Рогожин нелеп в своих грязных сапожищах, когда в страшном волнении от присутствия Настасьи Филипповны он в ее гостиной натыкается на окружаюшие предметы, наступает на кружева юбки красавицы-немки. Огромная бриллиантовая булавка на его шелковом шарфе изображает жука, а массивный драгоценный перстень надет на грязный палец. Контраст между алчной неразборчивостью Рогожина и душевной деликатностью князя столь велик, пропасть между рогожинским ревом: "Не подходи!.. Моя! Все мое!" – и рыцарским: "Я вас честную беру, Настасья Филипповна, а не рогожинскую", – столь очевидна, что Настасья Филипповна, оказавшись между этих двух полюсов, как в ловушке, была обречена метаться между гордым самоуничижением и искренним чувством любви к князю.
Но вот что важно: в оскорбительном по сути, прилюдном торге Рогожина все-таки нет цинизма. Есть любовная горячка, купеческая широта, безумие ситуации, но нет холодного расчета и желания уязвить. Кажется, что он лишь слепо повинуется мазохистскому капризу своей королевы , не вдаваясь в ее резоны и психологические сложности. А когда осознает, что князь может увести у него Настасью Филипповну, "невыразимое страдание отпечаталось в лице его. Он всплеснул руками, и стон вырвался из его груди" (172). В бреду азарта он как-то упустил из виду, что поведение его – оскорбительно-кабацкое, что слишком на безобразие смахивает его любовь. Но любовь-то настоящая! И это сразу понял Мышкин, заступившись за него перед Настасьей Филипповной: "Он пьян… Он вас очень любит" (173). И впрямь не в себе был Рогожин, перемещаемый по прихоти своей королевы из надежды в отчаянье: "Он совсем отупел, точно от ужасного удара по голове". И когда сакральный маятник вновь качнулся к удаче, он, как раненый зверь, завопил: "Моя! Все мое! Королева! Конец!" Он от радости задыхался; он ходил вокруг Настасьи Филипповны и кричал на всех: "Не подходи!" (175). Эгоизм обладателя, исступление собственника поселились в его душе, заслонив всю серьезность психологической мотивировки Настасьи Филипповны: "Этакого-то младенца сгубить?" Понятно, что реплика эта обращена к сопернику Рогожина.

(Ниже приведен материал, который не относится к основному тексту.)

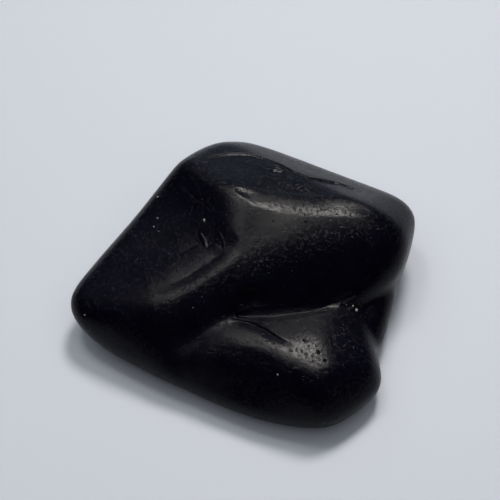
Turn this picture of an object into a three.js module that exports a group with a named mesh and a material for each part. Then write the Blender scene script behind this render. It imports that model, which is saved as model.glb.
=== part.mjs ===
// A tumbled pebble of jet, about two inches long, lying on its flat side.
// One natural piece: a low hipped crown, a lobe at the right that overhangs a step,
// and a second, lower lobe at the front right, with a creased valley between the two.
// Millimetres, +Z up, origin on the resting face below the middle of the stone.

import * as THREE from 'three';
import { mergeVertices } from 'three/addons/utils/BufferGeometryUtils.js';

// Driving dimensions
const LENGTH = 50;              // along X, left tip to right lobe
const WIDTH = 46;               // along Y, front lobe to back tip
const HEIGHT = 16;              // resting face to crest

// Resolution of the skin
const BALL_DETAIL = 20;         // subdivisions of an icosahedron, 8,820 faces
const BALL_SQUASH = 0.62;       // the stone is flat, so more points go to its rim
const EVENING_ROUNDS = 30;      // rounds of sliding the points until they are even
const EVENING_STEP = 0.6;
const WORN_FLAT = 0.12;         // what is lower than this is worn flat to rest on

// A point well inside the stone, from which every part of its skin can be reached
const HEART = new THREE.Vector3(0, -3, 6.5);
const REACH = 42;               // farther from the heart than any point of the skin

// A facet is a plane: the way it faces, as azimuth and tilt from straight up in
// degrees, and one point that it passes, in millimetres.
function facet(azimuth, tilt, x, y, z) {
  const facing = new THREE.Vector3().setFromSphericalCoords(
    1, THREE.MathUtils.degToRad(tilt), THREE.MathUtils.degToRad(azimuth));
  const normal = new THREE.Vector3(facing.z, facing.x, facing.y);
  const point = new THREE.Vector3(x, y, z);
  return new THREE.Plane().setFromNormalAndCoplanarPoint(normal, point);
}

// An egg shape: its middle, its half lengths and its turn about the vertical in degrees
function egg(x, y, z, halfX, halfY, halfZ, turn) {
  return {
    middle: new THREE.Vector3(x, y, z),
    halves: new THREE.Vector3(halfX, halfY, halfZ),
    turn: THREE.MathUtils.degToRad(turn),
  };
}

// The tall sides all round, left and back
const SIDES = {
  upperLeft: facet(143.5, 78, -15.7, 7.2, 8.5),
  back: facet(64, 78, 10.7, 17.7, 10.0),
  leftTip: facet(198, 80, -25.6, -7.7, 6.3),
  backLeft: facet(126, 80, -8.7, 17.4, 9.0),
  backTip: facet(108, 80, -3.0, 21.0, 9.5),
  frontLeft: facet(239, 84, -10.5, -17.4, 3.0),
};

// The crown: the back slope, the saddle and the flanks that fall to the front
const CROWN = {
  backSlope: facet(75, 20, 8.5, 5.7, 15.7),
  saddle: facet(275, 13, 1.5, -1.0, 14.3),
  rightShoulder: facet(278, 24, 12.8, 4.0, 16.5),
  rightFlank: facet(284, 42, 14.8, -2.2, 12.9),
  frontSlope: facet(266, 22, -5.0, -8.4, 11.7),
  frontFlank: facet(246, 46, -10.5, -14.4, 7.3),
};
const BACK_CHAMFER = facet(65, 37, 9.0, 11.0, 13.8);

// The left side of the crown: a smooth plane, and a flake scar with a floor and a wall
const LEFT_PLANE = facet(155, 18, -6.0, -4.6, 12.9);
const SCAR_FLOOR = facet(182, 16, -10.0, 2.0, 11.3);
const SCAR_WALL = facet(215, 36, -0.6, 3.1, 15.2);

// The right lobe's end, and its underside that overhangs the step
const RIGHT_END = {
  slope: facet(2, 43, 21.7, 3.0, 13.5),
  end: facet(-16, 90, 24.8, 3.0, 9.0),
  frontCorner: facet(-45, 98, 21.5, -4.2, 8.0),
  overhang: facet(-62, 108, 20.0, -6.3, 6.5),
};

// The front lobe: a flat crest between the valley behind it and the front flank
const LOBE_TOP = {
  valleySide: facet(85, 11, 7.0, -15.4, 10.4),
  rightSide: facet(10, 24, 13.4, -16.6, 9.4),
  frontSlope: facet(250, 26, 4.0, -17.0, 10.1),
  frontFlank: facet(247, 54, 4.0, -21.8, 5.9),
  leftFade: facet(202, 19, -0.6, -12.0, 10.3),
  cornerSlope: facet(-50, 50, 14.8, -20.1, 7.2),
};
const LOBE_CREST = facet(-25, 5, 10.4, -12.5, 10.1);
const LOBE_SIDES = {
  right: facet(9, 82, 19.4, -14.0, 4.5),
  corner: facet(-52, 80, 17.4, -22.0, 3.0),
  front: facet(264, 80, 9.0, -24.9, 2.2),
  root: facet(105, 60, 6.0, -3.0, 6.5),
};

// The underside: the resting face and the slopes that lift the rim off the ground
const UNDERSIDE = {
  rest: facet(0, 180, 0, 0, 0),
  left: facet(190, 130, -23.0, -8.0, 3.4),
  front: facet(241, 125, -9.6, -16.8, 1.2),
  frontLobe: facet(264, 122, 9.0, -24.4, 1.6),
  corner: facet(-48, 122, 16.7, -21.2, 1.6),
  back: facet(65, 128, 10.5, 16.2, 5.0),
  upperLeft: facet(143, 128, -15.8, 7.6, 4.0),
  right: facet(0, 130, 24.6, 1.0, 5.0),
};

// The step that shows below the right lobe: a tapered bar with round ends
const STEP = {
  from: new THREE.Vector3(18.7, -3.4, 3.8),
  to: new THREE.Vector3(17.6, -9.6, 3.2),
  fromRadius: 3.7,
  toRadius: 2.9,
};

// Shallow hollows, each cut by an egg shape turned about the vertical
const HOLLOWS = {
  valleyEnd: egg(1.9, -9.7, 11.7, 2.8, 2.8, 2.2, 25),
  back: egg(14.4, 24.0, 8.0, 7.5, 6.0, 4.5, -26),
  below: egg(-6.5, 3.5, -5.3, 10.0, 6.5, 6.2, 35),
};

// Facets met in one rounded body. A higher sharpness gives crisper edges.
function roundedBody(facets, point, sharpness) {
  const distances = Object.values(facets).map((plane) => plane.distanceToPoint(point));
  const nearest = Math.max(...distances);
  const sum = distances.reduce((total, d) => total + Math.exp(sharpness * (d - nearest)), 0);
  return nearest + Math.log(sum) / sharpness;
}

// What two bodies have in common, with a round of the given size where they meet
function common(a, b, round) {
  const overlap = Math.max(round - Math.abs(a - b), 0) / round;
  return Math.max(a, b) + overlap * overlap * round / 4;
}

// Two bodies grown together, with a fillet of the given size where they meet
function grown(a, b, fillet) {
  return -common(-a, -b, fillet);
}

function stepDistance(point) {
  const along = new THREE.Line3(STEP.from, STEP.to);
  const t = along.closestPointToPointParameter(point, true);
  const radius = THREE.MathUtils.lerp(STEP.fromRadius, STEP.toRadius, t);
  return along.at(t, new THREE.Vector3()).distanceTo(point) - radius;
}

function eggDistance(shape, point) {
  const local = point.clone().sub(shape.middle);
  local.applyAxisAngle(new THREE.Vector3(0, 0, 1), -shape.turn).divide(shape.halves);
  const depth = local.length();
  const slope = local.divide(shape.halves).length();
  return depth * (depth - 1) / Math.max(slope, 1e-9);
}

// Signed distance of a point from the skin, near enough: below zero inside the stone
function skinDistance(point) {
  const scar = grown(SCAR_FLOOR.distanceToPoint(point), SCAR_WALL.distanceToPoint(point), 2.5);
  const hips = roundedBody(CROWN, point, 2.4);
  const leftSide = common(hips, LEFT_PLANE.distanceToPoint(point), 2.2);
  const scarred = grown(leftSide, common(hips, scar, 0.9), 0.8);
  const crown = common(scarred, BACK_CHAMFER.distanceToPoint(point), 0.4);
  const main = common(crown, roundedBody(RIGHT_END, point, 1.3), 3.0);
  const lobeTop = common(
    roundedBody(LOBE_TOP, point, 2.4), LOBE_CREST.distanceToPoint(point), 0.4);
  const lobe = common(lobeTop, roundedBody(LOBE_SIDES, point, 1.4), 2.2);
  const lobes = grown(main, lobe, 0.6);
  const stepped = grown(lobes, stepDistance(point), 0.6);
  const sided = common(stepped, roundedBody(SIDES, point, 1.0), 2.6);
  const whole = common(sided, roundedBody(UNDERSIDE, point, 0.8), 2.0);
  const cut = (body, hollow) => common(body, -eggDistance(hollow, point), 0.8);
  return Object.values(HOLLOWS).reduce(cut, whole);
}

// Which way the skin faces at a point, as the slope of the distance
function skinSlope(point, target) {
  const h = 0.02;
  const probe = new THREE.Vector3();
  for (const axis of ['x', 'y', 'z']) {
    probe.copy(point);
    probe[axis] += h;
    const ahead = skinDistance(probe);
    probe[axis] -= 2 * h;
    target[axis] = (ahead - skinDistance(probe)) / (2 * h);
  }
  return target;
}

// The point of the skin that lies in one direction from the heart
function skinPoint(direction) {
  const at = (radius) => HEART.clone().addScaledVector(direction, radius);
  let inside = 0;
  let outside = 0;
  while (outside < REACH) {
    const distance = skinDistance(at(outside));
    if (distance >= 0) break;
    inside = outside;
    outside += THREE.MathUtils.clamp(-0.7 * distance, 0.05, 3);
  }
  for (let i = 0; i < 24; i += 1) {
    const middle = (inside + outside) / 2;
    if (skinDistance(at(middle)) < 0) inside = middle;
    else outside = middle;
  }
  return at(inside);
}

// A ball of even triangles, as unit directions and a list of corner numbers
function evenBall() {
  const ball = new THREE.IcosahedronGeometry(1, BALL_DETAIL);
  ball.deleteAttribute('normal');
  ball.deleteAttribute('uv');
  const merged = mergeVertices(ball, 1e-5);
  const directions = [];
  for (let i = 0; i < merged.attributes.position.count; i += 1) {
    const direction = new THREE.Vector3().fromBufferAttribute(merged.attributes.position, i);
    direction.z *= BALL_SQUASH;
    directions.push(direction.normalize());
  }
  return { directions, corners: Array.from(merged.index.array) };
}

function neighbourLists(count, corners) {
  const lists = Array.from({ length: count }, () => new Set());
  for (let i = 0; i < corners.length; i += 3) {
    const triangle = corners.slice(i, i + 3);
    for (const a of triangle) for (const b of triangle) if (a !== b) lists[a].add(b);
  }
  return lists.map((set) => [...set]);
}

// Slide every point along the skin towards the middle of its neighbours
function evenOut(points, neighbours) {
  const slope = new THREE.Vector3();
  const facing = new THREE.Vector3();
  const moved = points.map((point, i) => {
    const middle = new THREE.Vector3();
    for (const j of neighbours[i]) middle.add(points[j]);
    middle.divideScalar(neighbours[i].length).sub(point);
    facing.copy(skinSlope(point, slope)).normalize();
    middle.addScaledVector(facing, -middle.dot(facing));
    return point.clone().addScaledVector(middle, EVENING_STEP);
  });
  for (const point of moved) returnToSkin(point, slope);
  return moved;
}

function returnToSkin(point, slope) {
  for (let i = 0; i < 2; i += 1) {
    skinSlope(point, slope);
    const distance = THREE.MathUtils.clamp(skinDistance(point), -1, 1);
    point.addScaledVector(slope, -distance / slope.lengthSq());
  }
}

// Bring the stone to its driving dimensions, flat below, with the origin under its middle
function fitToSize(points) {
  for (const point of points) if (point.z < WORN_FLAT) point.z = 0;
  const box = new THREE.Box3().setFromPoints(points);
  const middle = box.getCenter(new THREE.Vector3()).setZ(box.min.z);
  const scale = new THREE.Vector3(LENGTH, WIDTH, HEIGHT).divide(box.getSize(new THREE.Vector3()));
  for (const point of points) point.sub(middle).multiply(scale);
}

function pebbleGeometry() {
  const { directions, corners } = evenBall();
  const neighbours = neighbourLists(directions.length, corners);
  let points = directions.map(skinPoint);
  for (let i = 0; i < EVENING_ROUNDS; i += 1) points = evenOut(points, neighbours);
  fitToSize(points);
  const geometry = new THREE.BufferGeometry().setFromPoints(points);
  geometry.setIndex(corners);
  geometry.computeVertexNormals();
  return geometry;
}

const jet = new THREE.MeshStandardMaterial({
  name: 'jet',
  color: 0x15171b,
  roughness: 0.28,
  metalness: 0,
});

const pebble = new THREE.Mesh(pebbleGeometry(), jet);
pebble.name = 'jet_pebble';

const group = new THREE.Group();
group.add(pebble);

export default group;
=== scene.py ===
# Looks of a tumbled pebble of jet: its fine skin, its gloss, a pale table and soft light.
# Lengths are metres, and the marks on the stone are listed in millimetres, seen from above.

import math
import random
from collections import namedtuple

import bmesh
import bpy
import numpy as np
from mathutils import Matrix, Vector, noise
from mathutils.bvhtree import BVHTree


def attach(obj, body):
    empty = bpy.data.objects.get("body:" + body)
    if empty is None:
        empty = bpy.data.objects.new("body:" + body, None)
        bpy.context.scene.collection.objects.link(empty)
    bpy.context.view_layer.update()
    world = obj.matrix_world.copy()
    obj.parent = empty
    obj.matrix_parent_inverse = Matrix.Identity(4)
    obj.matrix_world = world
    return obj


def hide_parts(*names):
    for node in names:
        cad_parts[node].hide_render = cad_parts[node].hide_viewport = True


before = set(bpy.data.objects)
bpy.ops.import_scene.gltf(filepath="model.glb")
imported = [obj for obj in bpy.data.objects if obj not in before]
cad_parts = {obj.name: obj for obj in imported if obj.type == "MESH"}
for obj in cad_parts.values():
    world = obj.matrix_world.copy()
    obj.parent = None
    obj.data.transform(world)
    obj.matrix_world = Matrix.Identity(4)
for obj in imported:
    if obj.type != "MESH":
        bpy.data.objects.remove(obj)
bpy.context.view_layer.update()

MM = 0.001
STONE = "jet_pebble"

# Camera: the photograph looks down at the stone from the front with a long lens
VIEW_ELEVATION = 56.0
VIEW_DISTANCE = 230 * MM
VIEW_AIM = Vector((0.73, 4.09, 7.0)) * MM
LENS = 113.9
SENSOR = 36.0

# Fine skin, in millimetres
WELD = 0.0001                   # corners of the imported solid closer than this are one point
SMOOTHINGS = 2                  # rounds of Loop subdivision, four triangles for each one
RESTING = 0.05                  # skin lower than this lies on the table and stays flat

# Finer triangles: how far past a mark's edge they reach, and the shortest edge to split
REFINEMENTS = [(0.30, 0.16), (0.05, 0.12)]
CLIFF = 1.0                     # a sag gets them only if one of its sides is narrower
WIDE = 1.5                      # a mark with a half width above this gets none

# Waves over the whole skin: size, height
WAVES = [
    (6.0, 0.040),
    (2.4, 0.012),
    (0.9, 0.004),
]

# A mark is a line of places on the skin, with half widths and one height along it.
# Its section is (1 - t ** hollow) ** soft, where t runs from its middle line to its edge.
# Its raggedness is the share by which its width wavers.
Mark = namedtuple("Mark", "places half_widths height section ragged")
RAGGED_SIZE = 0.5               # length over which a ragged edge wavers
ROUND = (2, 2)
BOWL = (2, 1)
VEE = (1, 1)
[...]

И то сказать, откуда у Рогожина взяться детскости? Весь строй его жизни до встречи с князем и Настасьей Филипповной отличался особенно мрачным и тяжелым колоритом, начиная от "скучного" дома "грязно-зеленого цвета", где "и снаружи и внутри как-то негостеприимно и сухо, все как будто скрывается и таится", кончая вековой привычкой обитателей этого дома к подозрительности и желчи. Вот почему ласковая улыбка, которая появилась было на лице Парфена в разговоре с князем в доме на Гороховой улице, так "не шла к нему в эту минуту, точно в этой улыбке что-то сломалось и как будто Парфен никак не в силах был склеить ее, как ни пытался" (208).